Indonesia memahami, provokasi yang dilakukan tentara Malaysia di perairan Ambalat merupakan bagian dari alat penekan selama diplomasi dilakukan. Kesediaan tentara Malaysia mundur saat dihalau dan diusir TNI merupakan penegasan akan benarnya posisi Indonesia yang harus terus dipertahankan.

Perundingan soal garis batas perairan Ambalat antara Indonesia dan Malaysia ke-24 akan dilakukan pada Juli mendatang di Malaysia.
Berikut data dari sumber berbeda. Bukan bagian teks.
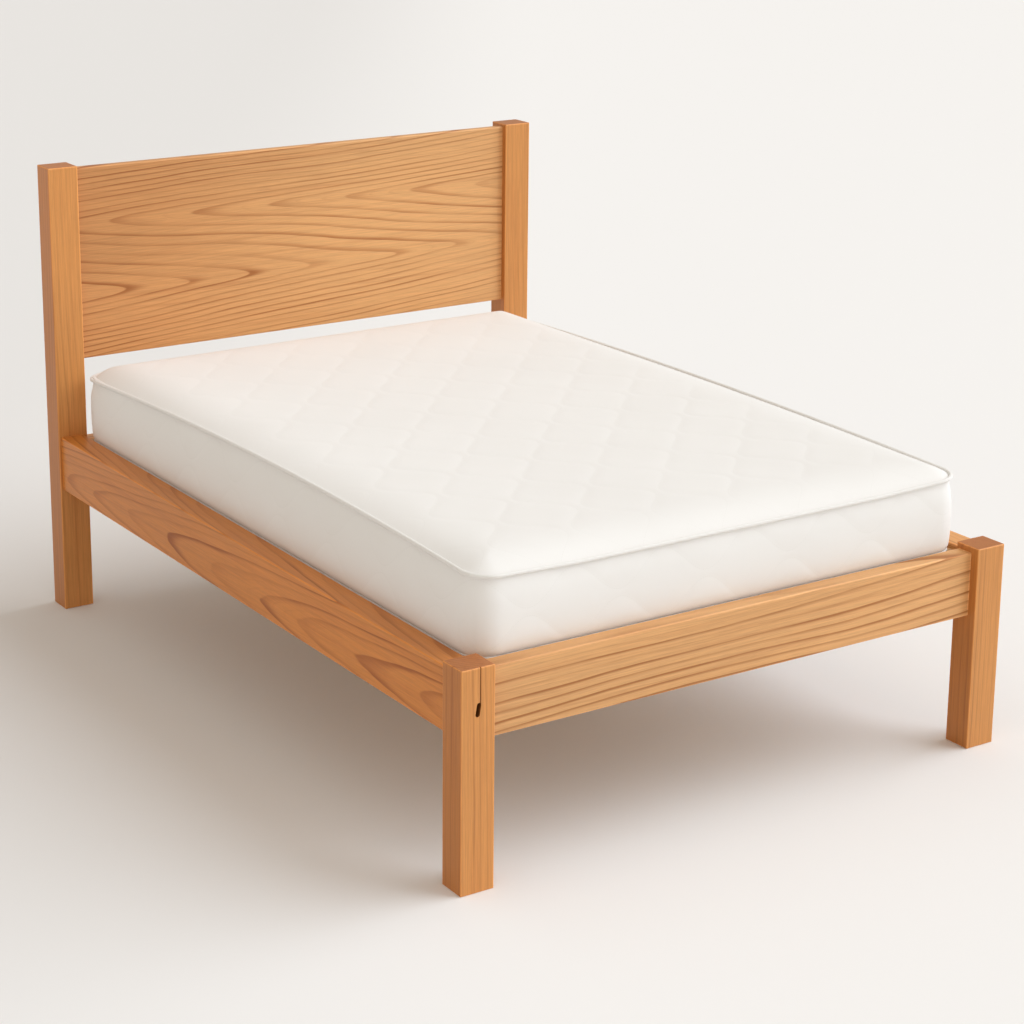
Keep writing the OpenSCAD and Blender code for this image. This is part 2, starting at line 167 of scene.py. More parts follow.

Perundingan disepakati dan ditempuh sebagai jalan penyelesaian setelah Malaysia mengklaim perairan Ambalat yang kaya akan kandungan minyak dan gas sebagai wilayahnya pada 2005-2006.

Dalam pertemuan itu, Presiden menyatakan komitmennya terus meningkatkan jumlah anggaran untuk pembelian alat utama sistem persenjataan TNI. Presiden juga menekankan perlunya terus diberdayakan industri strategis nasional untuk menopang TNI.

Soal kemandirian untuk persenjataan TNI melalui industri strategis nasional, ini juga ditekankan Wakil Presiden Jusuf Kalla dalam posisinya sebagai calon presiden pada sambutan deklarasi Relawan Berani Bangkit Mandiri di Jakarta, Sabtu kemarin.